▸ Task prompt
Give again, word for word, each line from the top of the listing through the line that holds "return Vector((sign *".

▸ Raw data
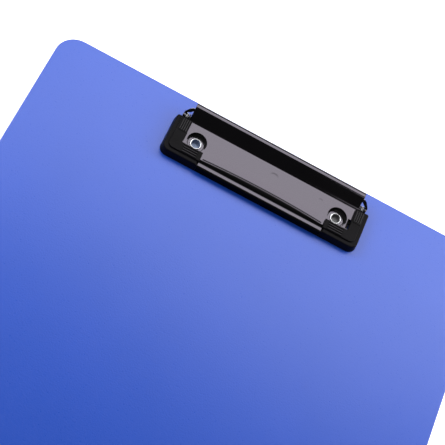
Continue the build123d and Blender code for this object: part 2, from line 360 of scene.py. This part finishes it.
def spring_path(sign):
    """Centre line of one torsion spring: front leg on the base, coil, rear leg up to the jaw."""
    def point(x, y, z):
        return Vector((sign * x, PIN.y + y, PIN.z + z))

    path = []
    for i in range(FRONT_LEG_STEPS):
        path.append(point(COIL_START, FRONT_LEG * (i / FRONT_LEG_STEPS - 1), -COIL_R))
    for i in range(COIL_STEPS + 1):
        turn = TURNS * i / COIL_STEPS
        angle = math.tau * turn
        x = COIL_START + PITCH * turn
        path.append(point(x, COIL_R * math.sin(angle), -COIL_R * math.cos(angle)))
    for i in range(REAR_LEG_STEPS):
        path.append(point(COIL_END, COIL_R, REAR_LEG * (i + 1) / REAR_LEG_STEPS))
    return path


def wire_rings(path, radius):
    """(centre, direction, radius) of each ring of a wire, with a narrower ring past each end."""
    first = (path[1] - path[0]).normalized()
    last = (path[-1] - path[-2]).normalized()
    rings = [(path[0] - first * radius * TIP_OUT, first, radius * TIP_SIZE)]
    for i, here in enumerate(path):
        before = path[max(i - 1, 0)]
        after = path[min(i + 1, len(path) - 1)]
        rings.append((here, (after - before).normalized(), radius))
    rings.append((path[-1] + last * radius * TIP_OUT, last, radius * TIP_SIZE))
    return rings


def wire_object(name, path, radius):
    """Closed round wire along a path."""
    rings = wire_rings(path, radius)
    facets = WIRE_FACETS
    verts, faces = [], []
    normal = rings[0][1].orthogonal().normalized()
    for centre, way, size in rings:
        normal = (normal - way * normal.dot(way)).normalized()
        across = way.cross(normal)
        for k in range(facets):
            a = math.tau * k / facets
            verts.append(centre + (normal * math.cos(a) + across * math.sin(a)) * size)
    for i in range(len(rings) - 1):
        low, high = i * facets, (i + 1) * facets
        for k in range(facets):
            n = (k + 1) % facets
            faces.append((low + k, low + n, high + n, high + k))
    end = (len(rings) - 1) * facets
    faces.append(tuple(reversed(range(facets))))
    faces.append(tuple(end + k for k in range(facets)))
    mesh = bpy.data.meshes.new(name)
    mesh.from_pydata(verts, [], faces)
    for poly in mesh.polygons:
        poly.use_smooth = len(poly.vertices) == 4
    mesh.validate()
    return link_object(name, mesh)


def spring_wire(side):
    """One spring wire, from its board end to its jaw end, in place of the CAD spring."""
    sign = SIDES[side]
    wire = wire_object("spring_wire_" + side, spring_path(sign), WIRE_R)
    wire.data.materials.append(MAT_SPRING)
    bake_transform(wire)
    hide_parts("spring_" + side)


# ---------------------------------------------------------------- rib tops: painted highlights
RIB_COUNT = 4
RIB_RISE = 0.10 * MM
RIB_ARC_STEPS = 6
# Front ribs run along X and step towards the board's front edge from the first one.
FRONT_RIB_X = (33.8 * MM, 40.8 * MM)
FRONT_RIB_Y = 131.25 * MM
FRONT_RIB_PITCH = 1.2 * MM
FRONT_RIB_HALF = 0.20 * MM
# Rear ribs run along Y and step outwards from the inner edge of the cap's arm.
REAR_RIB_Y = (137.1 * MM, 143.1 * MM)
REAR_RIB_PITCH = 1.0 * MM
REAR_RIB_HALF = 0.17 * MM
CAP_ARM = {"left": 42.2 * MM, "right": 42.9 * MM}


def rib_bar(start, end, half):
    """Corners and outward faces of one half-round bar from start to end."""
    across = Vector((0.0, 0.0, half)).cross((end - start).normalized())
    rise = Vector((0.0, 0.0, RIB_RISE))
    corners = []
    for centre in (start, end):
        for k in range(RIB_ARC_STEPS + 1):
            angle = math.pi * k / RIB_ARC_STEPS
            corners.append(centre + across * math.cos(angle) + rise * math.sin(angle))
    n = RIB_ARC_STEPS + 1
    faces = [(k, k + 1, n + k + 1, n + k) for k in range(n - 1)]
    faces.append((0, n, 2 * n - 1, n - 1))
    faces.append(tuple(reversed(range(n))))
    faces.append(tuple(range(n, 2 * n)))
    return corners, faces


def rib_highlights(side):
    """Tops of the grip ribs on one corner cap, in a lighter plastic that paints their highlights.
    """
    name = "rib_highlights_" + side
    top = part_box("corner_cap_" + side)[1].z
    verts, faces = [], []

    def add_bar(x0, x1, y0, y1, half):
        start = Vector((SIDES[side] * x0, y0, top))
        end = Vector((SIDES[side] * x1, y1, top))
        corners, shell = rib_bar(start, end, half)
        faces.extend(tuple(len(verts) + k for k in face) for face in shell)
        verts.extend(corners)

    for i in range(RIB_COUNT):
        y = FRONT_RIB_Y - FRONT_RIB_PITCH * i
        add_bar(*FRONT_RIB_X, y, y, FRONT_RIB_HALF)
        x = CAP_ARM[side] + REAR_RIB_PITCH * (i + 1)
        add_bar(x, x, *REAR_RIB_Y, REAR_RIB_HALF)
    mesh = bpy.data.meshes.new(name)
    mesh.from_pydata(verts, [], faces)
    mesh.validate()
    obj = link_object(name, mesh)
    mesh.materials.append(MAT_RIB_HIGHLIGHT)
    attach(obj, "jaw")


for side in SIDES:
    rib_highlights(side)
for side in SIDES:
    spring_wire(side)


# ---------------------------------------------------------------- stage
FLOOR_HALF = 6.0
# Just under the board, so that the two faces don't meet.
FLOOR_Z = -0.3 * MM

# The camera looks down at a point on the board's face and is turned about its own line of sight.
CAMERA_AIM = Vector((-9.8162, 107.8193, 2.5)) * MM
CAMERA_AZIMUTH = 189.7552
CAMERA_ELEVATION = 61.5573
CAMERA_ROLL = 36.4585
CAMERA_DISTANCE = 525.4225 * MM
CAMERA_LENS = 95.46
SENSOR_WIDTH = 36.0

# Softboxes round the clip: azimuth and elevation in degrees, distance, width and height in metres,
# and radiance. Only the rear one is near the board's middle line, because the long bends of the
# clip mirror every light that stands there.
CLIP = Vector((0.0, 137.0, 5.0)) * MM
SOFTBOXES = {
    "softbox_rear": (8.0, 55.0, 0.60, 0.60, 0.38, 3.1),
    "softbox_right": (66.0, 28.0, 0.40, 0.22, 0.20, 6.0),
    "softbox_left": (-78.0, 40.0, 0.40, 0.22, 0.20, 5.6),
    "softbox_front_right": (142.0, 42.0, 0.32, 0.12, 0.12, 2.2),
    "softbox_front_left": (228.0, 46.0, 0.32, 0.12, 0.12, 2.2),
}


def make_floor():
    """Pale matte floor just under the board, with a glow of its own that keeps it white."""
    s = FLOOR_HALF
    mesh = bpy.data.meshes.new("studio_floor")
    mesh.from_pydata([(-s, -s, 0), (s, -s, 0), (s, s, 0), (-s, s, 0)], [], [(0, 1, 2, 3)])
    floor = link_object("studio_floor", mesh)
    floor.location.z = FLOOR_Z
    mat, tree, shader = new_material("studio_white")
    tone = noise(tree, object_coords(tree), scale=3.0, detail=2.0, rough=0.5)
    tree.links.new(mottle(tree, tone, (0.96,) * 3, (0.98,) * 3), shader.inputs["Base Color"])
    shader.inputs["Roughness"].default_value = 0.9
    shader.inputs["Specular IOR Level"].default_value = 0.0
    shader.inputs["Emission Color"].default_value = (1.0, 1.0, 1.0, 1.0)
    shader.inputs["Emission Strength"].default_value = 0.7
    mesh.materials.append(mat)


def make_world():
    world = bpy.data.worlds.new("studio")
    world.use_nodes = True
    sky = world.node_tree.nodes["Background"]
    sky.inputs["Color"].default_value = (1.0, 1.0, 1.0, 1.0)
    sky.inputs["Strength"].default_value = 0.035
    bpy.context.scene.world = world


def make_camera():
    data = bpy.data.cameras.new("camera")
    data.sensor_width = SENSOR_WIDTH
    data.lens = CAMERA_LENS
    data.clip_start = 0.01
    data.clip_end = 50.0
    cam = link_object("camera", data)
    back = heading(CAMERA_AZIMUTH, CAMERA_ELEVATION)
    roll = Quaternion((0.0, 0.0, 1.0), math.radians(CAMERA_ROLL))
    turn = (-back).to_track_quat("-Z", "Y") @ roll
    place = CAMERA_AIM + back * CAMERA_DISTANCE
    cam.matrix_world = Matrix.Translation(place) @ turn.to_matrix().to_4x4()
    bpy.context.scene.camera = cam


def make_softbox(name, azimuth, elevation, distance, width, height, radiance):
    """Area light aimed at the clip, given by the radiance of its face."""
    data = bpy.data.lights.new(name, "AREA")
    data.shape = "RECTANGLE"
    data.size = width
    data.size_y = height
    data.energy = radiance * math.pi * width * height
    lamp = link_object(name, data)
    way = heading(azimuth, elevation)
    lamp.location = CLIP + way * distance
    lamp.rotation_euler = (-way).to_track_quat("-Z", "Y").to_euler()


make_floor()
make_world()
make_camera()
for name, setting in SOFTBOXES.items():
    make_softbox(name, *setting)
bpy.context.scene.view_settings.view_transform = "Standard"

▸ Solved problem
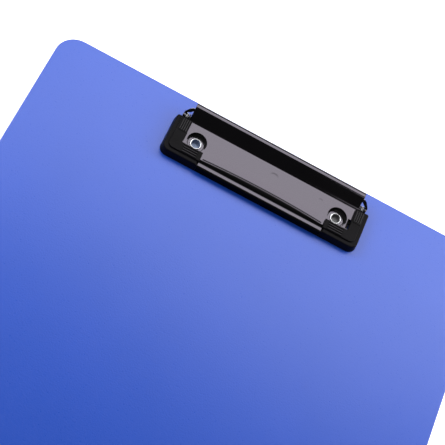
Continue the build123d and Blender code for this object: part 2, from line 360 of scene.py. This part finishes it.
def spring_path(sign):
    """Centre line of one torsion spring: front leg on the base, coil, rear leg up to the jaw."""
    def point(x, y, z):
        return Vector((sign * x, PIN.y + y, PIN.z + z))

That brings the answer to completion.